I’m back from the Higher Learning Commission conference in Chicago, which is why postings have been sparse. I probably won’t get really back up to speed on postings for yet another few days because I’ve teaching, grading, and taxes to do.
In Japan, the aftershocks continue from the massive March 11 earthquake and tsunami. The global economy is beginning to experience aftershocks from the triple disaster (quake-tsunami-nuclear meltdown) as well. As readers might remember, I pointed out last month that the disaster would prove to be the first real large scale “stress test” of the concept of globalization in manufacturing. The initial expectation of economists after the disaster was that it would prove a challenge and shock to the Japanese economy but that there really wouldn’t be much impact outside of Japan. Now we are starting to see that this initial reaction was wrong. We are starting to see aftershocks in the global economy.
The news for the last two weeks in the global auto industry has been about supply-chain interruptions and temporary plant closures. For example Forbes reports today on Toyota’s announcement:
Toyota Motor Corp. said today it is going to halt production in Europe for eight days due to parts supply shortages resulting from Marchs earthquake and tsunami.
The shutdowns will take place from April 21 to May 2.
Assembly plants in the U.K., France and Turkey will be impacted as well as engine manufacturing facilities in the U.K. and Poland.
The plants will then run at a limited capacity.
This is on top of earlier announcements of rolling temporary shutdowns at U.S. plants and the continued shutdown or slowed production at it’s Japan plants. Other news reports today have Toyota advising U.S. dealers that there will likely be shortages of some models at showrooms this summer. Other reports.
You can’t sell cars you don’t have and haven’t built. And you can’t build cars without all the parts – less than 100% of the parts is just not enough. Phillipines, Japan, Turkey, France, U.S., Germany, Britain. This is global. And it’s not just one company. It’s across the industry since most firms had all adopted the same globalized supply chain strategy built around single sources for key parts.
It’s also not just the auto industry. The Wall Street Journal reports how electronics manufacturers are being affected:
Over the weekend, the Nikkei reported that Sharp halted LCD panel production at its Kameyama plant in Mie Prefecture, western Japan, and at its Sakai plant in Osaka until after the Golden Week holiday season in early May. The paper cited disruptions to industrial gas supplies and said the company expects to secure more gas in about a month…

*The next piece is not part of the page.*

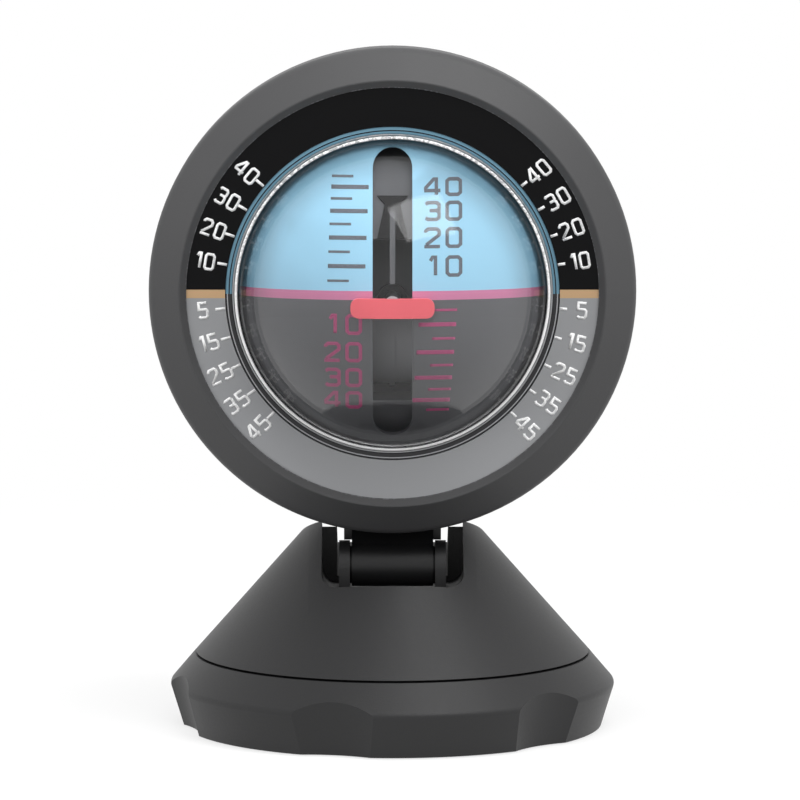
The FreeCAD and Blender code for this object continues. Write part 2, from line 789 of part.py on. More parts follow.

Sony said Friday it is suspending operations at its optical parts and IC cards plant in Miyagi prefecture in northeastern Japan, following a power outage caused by the biggest aftershock to hit the area late Thursday.
A Sony spokeswoman said the plant will resume operations as soon as the power supply has been restored.
“Electronics makers and auto makers are extremely sensitive to further damages as it is becoming increasingly unclear how soon companies can resume full production,” Watanabe said.
I think it’s safe now to say that Japanese earthquake-driven interruptions to supply chains are more than just a “risk” to the global economic performance. We should consider the interruptions and concomitant plant shutdowns as a factor currently slowing economic growth. At this time, the big question is just how much they will slow growth and even potentially reduce employment.
As I’ve mentioned previously, I have no great (or little) econometric model that I use. I just go on my intuition. Right now, I’m thinking the supply chain interruptions reduce GDP growth in the U.S. in second and third quarter 2011 by maybe 0.2-0.3 percentage points. That’s not much. And in normal times it could be easily absorbed. But this is not normal times. We only grew at 2.9% in 4Q 2010. We won’t know 1Q 2011 growth for another two weeks, but estimates are running lower – in the 1.5 to 2.5% range. We need growth above 4% if we are to make serious inroads on re-hiring the nearly 20 million unemployed people, so, yes, this hurts.
And, like all aftershocks, this one is not isolated. There’s other aftershocks starting to hit our economy. Aftershocks from misguided budget deals and misguided European monetary policy. I’ll talk more about those as I get time. Unlike GE, I have to pay my taxes this weekend.